Out Of Memory error in Wllama with multi-threads on iOS browser #18

Closed felladrin closed 6 months ago

felladrin commented 6 months ago

I'm experiencing an Out Of Memory error when attempting to run Wllama with multi-threads on an iOS browser.

It occurs regardless of the model size, although navigator.hardwareConcurrency is 3 on this browser.

For instance, I can run TinyLlama 1.1B (Q3_K) with single-thread, but even a Llama 68M model fails when I enable multi-thread.

So this problem appears to be related to Wasm or the worker script rather than the models themselves.

To address this issue, I'm using a try-catch: When it throws Out Of Memory, I reinitialize Wllama with { "n_threads": 1 }.

Is anyone else facing this issue?

ngxson commented 6 months ago

I suspect that the OOM error may be resolved if we split the model into smaller chunks before loading it. There's an updated section in README mentioning that:

image

However, I'm not 100% sure if this resolve the issue. Would you mind to test it out?

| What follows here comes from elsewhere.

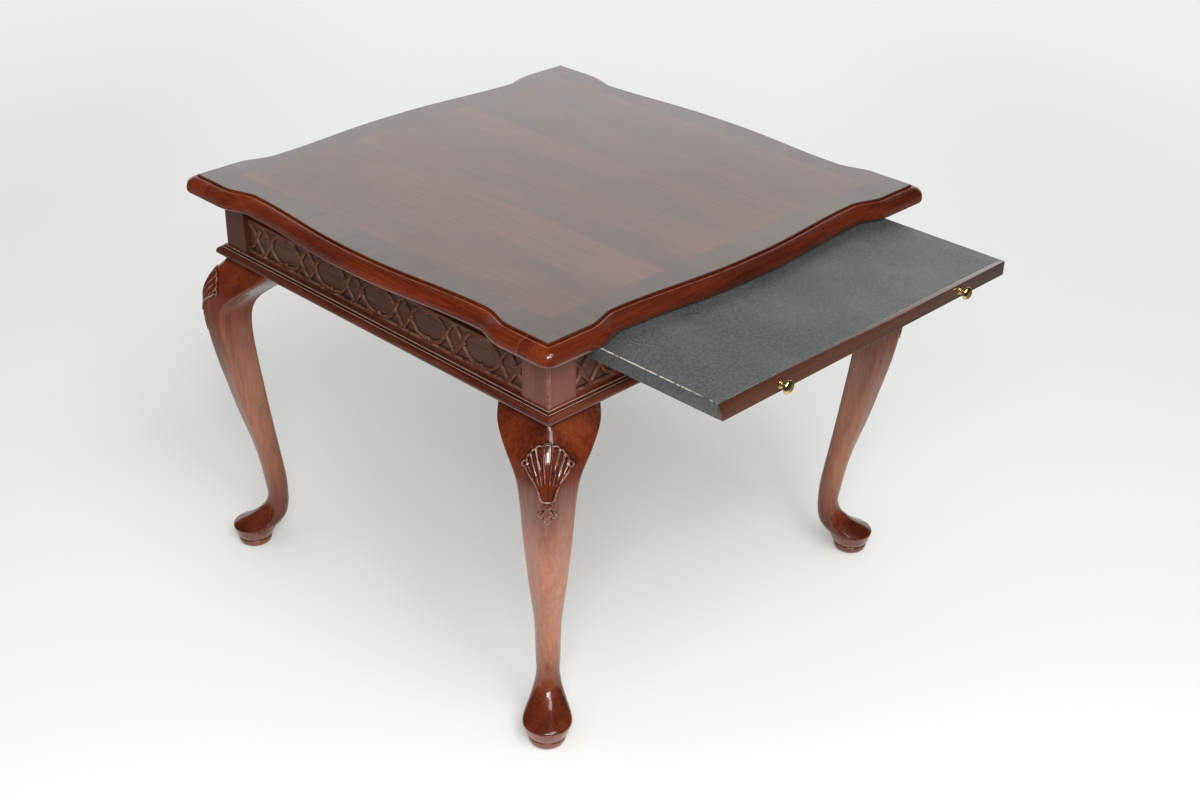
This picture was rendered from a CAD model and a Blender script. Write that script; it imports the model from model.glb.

Thank you.

There a test model in advanced example:

https://github.com/ngxson/wllama/blob/65bbcc07c52d9105936bcd783e3e718ca93d1c5f/examples/advanced/index.html#L39-L45

flatsiedatsie commented 6 months ago

// Wrong thread

felladrin commented 6 months ago

Hey, folks, I have good news!

After reading the following issue, I decided to tweak the max wasm memory and confirmed it was the root of the problem:

So, first a bit more context:

So, I decreased the maximum property in the WebAssembly.Memory instantiation.

-wasmMemory=new WebAssembly.Memory({"initial":INITIAL_MEMORY/65536,"maximum":4294967296/65536,"shared":true
+wasmMemory=new WebAssembly.Memory({"initial":INITIAL_MEMORY/65536,"maximum":1288490189/65536,"shared":true

It was decreased from 4GB to 1.2GB (20% of the 6GB of the device). Since then I haven't faced the out-of-memory problem when running multi-threaded Wllama anymore 🎉 . TinyLlama 1.1B is running fast in the mobile browser!

So, we need to find a way to make this Emscripten MAXIMUM_MEMORY configurable (it's currently set to 4GB). Maybe we can do something like we discussed here.

ngxson commented 6 months ago

@felladrin Thanks for the info. Yeah it would be quite annoying to check if we're running on iOS, then set the appropriate max memory.

Another idea would be to write a loop to try multiple values until it successes.